General Evans Above Archive for Feb 28, 2018

8th Annual Toronto Irish Film Festival runs from March 2nd to 4th.

Feb 28, 2018permalink

If you’re in Toronto and looking to really get into the movie swing of things this Oscar weekend, then check out the 8th Annual Toronto Irish Film Festival. It’s being held at the TIFF Bell Lightbox from Friday, March 2nd to Sunday, March 4th.

The fest’s opening gala will be A Date for Mad Mary, which won Best Film at the 2017 Irish Film & Television Awards. Directed by Darren Thornton and starring Seána Kerslake, Carolyn Bracken and Charleigh Bailey, it’s a heartfelt dramedy about a woman recently released from prison seeking a date for her best friend Charlene’s wedding.

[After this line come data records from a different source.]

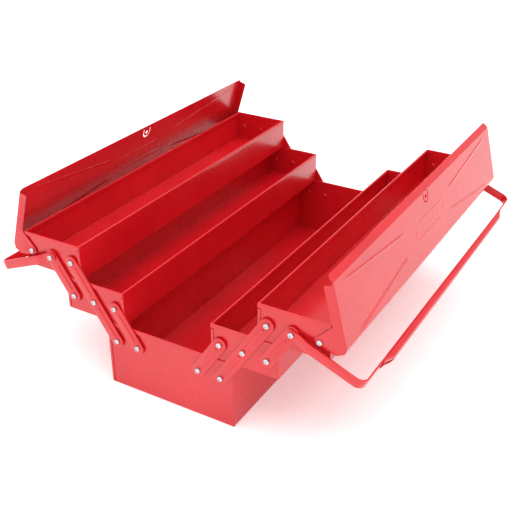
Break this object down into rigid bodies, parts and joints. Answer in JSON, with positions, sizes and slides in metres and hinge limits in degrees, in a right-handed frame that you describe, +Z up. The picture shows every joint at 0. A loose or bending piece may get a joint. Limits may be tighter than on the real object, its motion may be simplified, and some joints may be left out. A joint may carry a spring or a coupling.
{
  "type": "cantilever toolbox",
  "caption": "Sheet-steel toolbox that spreads open: a deep base tray, stepped side trays on pivoting links, hinged lids and a strap handle on each side.",
  "frame": {"origin": "centre of the base tray's underside", "axes": "+Y along the trays, +X across the box to the right-hand trays, +Z up"},
  "size_m": [0.5794, 0.572, 0.2672],
  "materials": {
    "red_enamel": "gloss stoving enamel on folded steel sheet",
    "rivet_zinc": "bright zinc plate on steel rivets"
  },
  "bodies": {
    "base": {"base_trough": "red_enamel", "base_end_wall_front": "red_enamel", "base_end_wall_rear": "red_enamel", "rivet_base_inner_right_front": "rivet_zinc", "rivet_base_inner_right_rear": "rivet_zinc", "rivet_base_inner_left_front": "rivet_zinc", "rivet_base_inner_left_rear": "rivet_zinc", "rivet_base_outer_right_front": "rivet_zinc", "rivet_base_outer_right_rear": "rivet_zinc", "rivet_base_outer_left_front": "rivet_zinc", "rivet_base_outer_left_rear": "rivet_zinc"},
    "right_long_links": {"long_link_right_front": "red_enamel", "long_link_right_rear": "red_enamel"},
    "right_inner_links": {"inner_link_right_front": "red_enamel", "inner_link_right_rear": "red_enamel"},
    "right_middle_tray": {"middle_tray_right": "red_enamel", "rivet_middle_inner_right_front": "rivet_zinc", "rivet_middle_inner_right_rear": "rivet_zinc", "rivet_middle_centre_right_front": "rivet_zinc", "rivet_middle_centre_right_rear": "rivet_zinc", "rivet_middle_outer_right_front": "rivet_zinc", "rivet_middle_outer_right_rear": "rivet_zinc"},
    "right_outer_links": {"outer_link_right_front": "red_enamel", "outer_link_right_rear": "red_enamel"},
    "right_upper_tray": {"upper_trough_right": "red_enamel", "upper_end_wall_right_front": "red_enamel", "upper_end_wall_right_rear": "red_enamel", "rivet_upper_inner_right_front": "rivet_zinc", "rivet_upper_inner_right_rear": "rivet_zinc", "rivet_upper_outer_right_front": "rivet_zinc", "rivet_upper_outer_right_rear": "rivet_zinc", "rivet_lid_hinge_right_front": "rivet_zinc", "rivet_lid_hinge_right_rear": "rivet_zinc"},
    "right_lid": {"lid_right": "red_enamel"},
    "right_handle": {"handle_right": "red_enamel"},
    "left_long_links": {"long_link_left_front": "red_enamel", "long_link_left_rear": "red_enamel"},
    "left_inner_links": {"inner_link_left_front": "red_enamel", "inner_link_left_rear": "red_enamel"},
    "left_middle_tray": {"middle_tray_left": "red_enamel", "rivet_middle_inner_left_front": "rivet_zinc", "rivet_middle_inner_left_rear": "rivet_zinc", "rivet_middle_centre_left_front": "rivet_zinc", "rivet_middle_centre_left_rear": "rivet_zinc", "rivet_middle_outer_left_front": "rivet_zinc", "rivet_middle_outer_left_rear": "rivet_zinc"},
    "left_outer_links": {"outer_link_left_front": "red_enamel", "outer_link_left_rear": "red_enamel"},
    "left_upper_tray": {"upper_trough_left": "red_enamel", "upper_end_wall_left_front": "red_enamel", "upper_end_wall_left_rear": "red_enamel", "rivet_upper_inner_left_front": "rivet_zinc", "rivet_upper_inner_left_rear": "rivet_zinc", "rivet_upper_outer_left_front": "rivet_zinc", "rivet_upper_outer_left_rear": "rivet_zinc", "rivet_lid_hinge_left_front": "rivet_zinc", "rivet_lid_hinge_left_rear": "rivet_zinc"},
    "left_lid": {"lid_left": "red_enamel"},
    "left_handle": {"handle_left": "red_enamel"}
  },
  "joints": [
    {"name": "right_fold", "type": "hinge", "parent": "base", "child": "right_long_links", "pos_m": [0.0829, 0, 0.0743], "axis": [0, -1, 0], "range_deg": [0, 67.2]},
    {"name": "right_inner_link_pivot", "type": "hinge", "parent": "base", "child": "right_inner_links", "pos_m": [0.0487, 0, 0.0743], "axis": [0, -1, 0], "range_deg": [0, 67.2]},
    {"name": "right_middle_tray_pivot", "type": "hinge", "parent": "right_long_links", "child": "right_middle_tray", "pos_m": [0.1169, 0, 0.12545], "axis": [0, -1, 0], "range_deg": [-67.2, 0]},
    {"name": "right_outer_link_pivot", "type": "hinge", "parent": "right_middle_tray", "child": "right_outer_links", "pos_m": [0.1511, 0, 0.12545], "axis": [0, -1, 0], "range_deg": [0, 67.2]},
    {"name": "right_upper_tray_pivot", "type": "hinge", "parent": "right_long_links", "child": "right_upper_tray", "pos_m": [0.1509, 0, 0.1766], "axis": [0, -1, 0], "range_deg": [-67.2, 0]},
    {"name": "right_lid_hinge", "type": "hinge", "parent": "right_upper_tray", "child": "right_lid", "pos_m": [0.2208, 0, 0.1766], "axis": [0, -1, 0], "range_deg": [0, 75.8]},
    {"name": "right_handle_pivot", "type": "hinge", "parent": "right_upper_tray", "child": "right_handle", "pos_m": [0.1851, 0, 0.1766], "axis": [0, -1, 0], "range_deg": [0, 134]},
    {"name": "left_fold", "type": "hinge", "parent": "base", "child": "left_long_links", "pos_m": [-0.0829, 0, 0.0743], "axis": [0, 1, 0], "range_deg": [0, 67.2]},
    {"name": "left_inner_link_pivot", "type": "hinge", "parent": "base", "child": "left_inner_links", "pos_m": [-0.0487, 0, 0.0743], "axis": [0, 1, 0], "range_deg": [0, 67.2]},
    {"name": "left_middle_tray_pivot", "type": "hinge", "parent": "left_long_links", "child": "left_middle_tray", "pos_m": [-0.1169, 0, 0.12545], "axis": [0, 1, 0], "range_deg": [-67.2, 0]},
    {"name": "left_outer_link_pivot", "type": "hinge", "parent": "left_middle_tray", "child": "left_outer_links", "pos_m": [-0.1511, 0, 0.12545], "axis": [0, 1, 0], "range_deg": [0, 67.2]},
    {"name": "left_upper_tray_pivot", "type": "hinge", "parent": "left_long_links", "child": "left_upper_tray", "pos_m": [-0.1509, 0, 0.1766], "axis": [0, 1, 0], "range_deg": [-67.2, 0]},
    {"name": "left_lid_hinge", "type": "hinge", "parent": "left_upper_tray", "child": "left_lid", "pos_m": [-0.2208, 0, 0.1766], "axis": [0, 1, 0], "range_deg": [0, 73.2]},
    {"name": "left_handle_pivot", "type": "hinge", "parent": "left_upper_tray", "child": "left_handle", "pos_m": [-0.1851, 0, 0.1766], "axis": [0, 1, 0], "range_deg": [0, 134]}
  ],
  "couplings": [
    {"joint": "right_inner_link_pivot", "follows": "right_fold", "ratio": 1},
    {"joint": "right_middle_tray_pivot", "follows": "right_fold", "ratio": -1},
    {"joint": "right_outer_link_pivot", "follows": "right_fold", "ratio": 1},
    {"joint": "right_upper_tray_pivot", "follows": "right_fold", "ratio": -1},
    {"joint": "left_inner_link_pivot", "follows": "left_fold", "ratio": 1},
    {"joint": "left_middle_tray_pivot", "follows": "left_fold", "ratio": -1},
    {"joint": "left_outer_link_pivot", "follows": "left_fold", "ratio": 1},
    {"joint": "left_upper_tray_pivot", "follows": "left_fold", "ratio": -1}
  ]
}
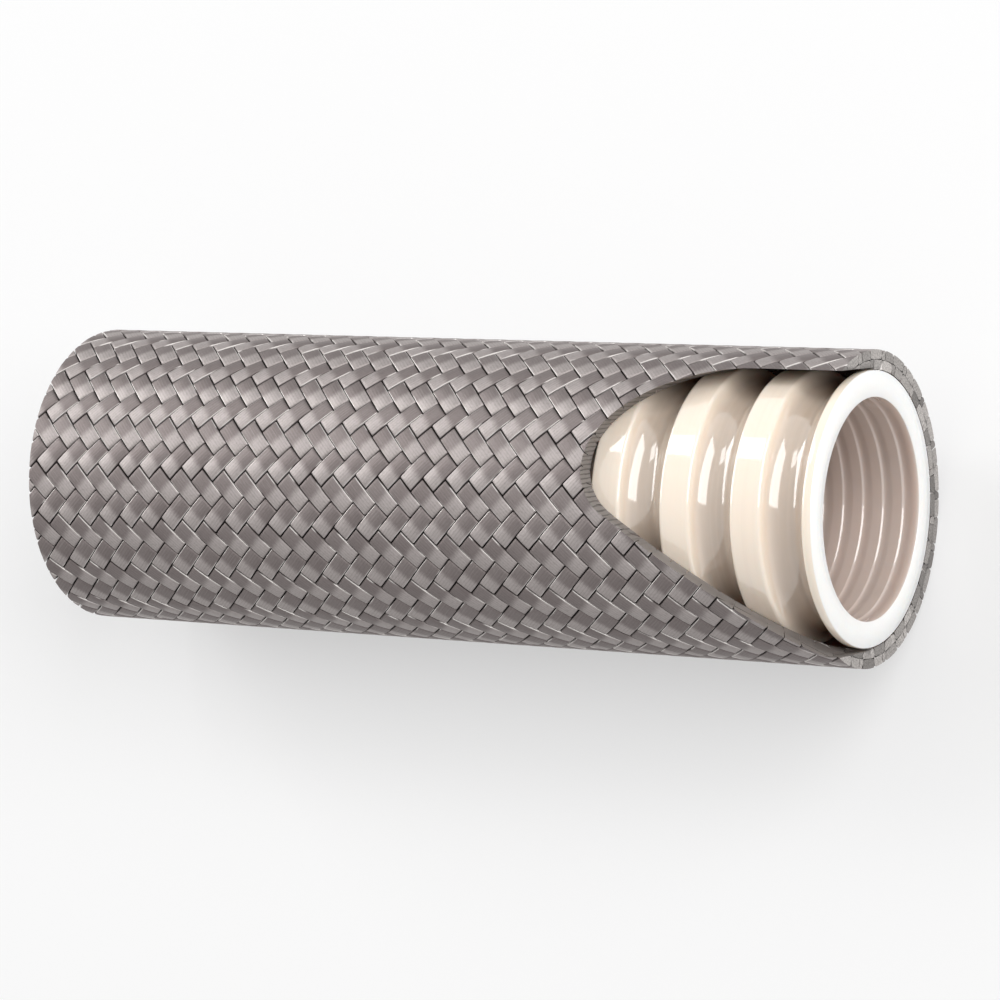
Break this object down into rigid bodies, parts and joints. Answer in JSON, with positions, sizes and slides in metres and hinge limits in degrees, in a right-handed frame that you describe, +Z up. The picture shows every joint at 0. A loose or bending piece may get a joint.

Nominated for Best Animated Feature at this year’s Oscars, Nora Twomey’s The Breadwinner will return to Toronto as part of the festival’s Saturday screenings. The Irish/Canadian co-production tells the story of an Afghan girl who finds strength in the love of her family and the power of storytelling. The film, which was executive produced by Mimi Polk Gitlin and Angelina Jolie, stars Saara Chuadry as the voice of Parvana.

Saturday afternoon will also feature the Irish Short Film Showcase, which will see the Canadian premieres of Aoife Doyle’s Departure, Lynne Davison’s The Climb, Sinéad O’Loughlin’s Homecoming, Mia Mullarkey’s Throwline, Selina Cartmell’s The Date, and Vanessa Perdriau’s The Widow’s Last.

Stephen Burke’s feature, Maze, will have its Canadian premiere on Saturday night. Starring Peaky Blinder’s Tom Vaughan-Lawlor, the film is based on the 1983 prison escape by 38 IRA prisoners from Northern Ireland’s infamous Maze prison. Burke has said the film is not just a prison escape action film, but also look at the lives and complex relationships of people on both sides of The Troubles.

On Sunday afternoon, Game of Thrones fans can see Art Parkinson in Colin McIvor’s Zoo. Based on true events, the film, which also stars Penelope Wilton and Toby Jones, tells the story of a 12-year-old boy and his friends as they struggle to save a baby elephant during air raids on Belfast in World War II. After German bombing hits Belfast hard, the city government decided to slaughter 38 animals to prevent them running amok in the city if the zoo should get hit. The veterinarian’s son takes it upon himself to save the young pachyderm. It’s a great tale for families and played last fall at the Chicago Film Festival.

Sunday afternoon will also see the premiere of the Daniel Gordon documentary George Best: All By Himself. As a kid, I remember hearing about Best as my dad played the British football pools. A Belfast boy, Best was a football phenom and achieved his biggest fame playing for the legendary Manchester United. He was a sports hero but a flawed one, as he was ultimately felled by a staggering addiction to alcohol. Hearing about Best as a boy, but not really knowing much about him, I was glad to have a chance to screen Gordon’s doc before the festival. The director uses a lot of audio recorded by Best himself, so in a way the famed footballer narrates his own story, with former teammates and friends filling in the other details of his storied career. As things begin to unravel, former girlfriend Jackie Glass and Best’s two ex-wives, Angie and Alex, fill in the details of his decline. This isn’t a whitewash and like so many of these stories there doesn’t seem to be a turning point but rather a decline from talent and skill driven one drink and bender at a time.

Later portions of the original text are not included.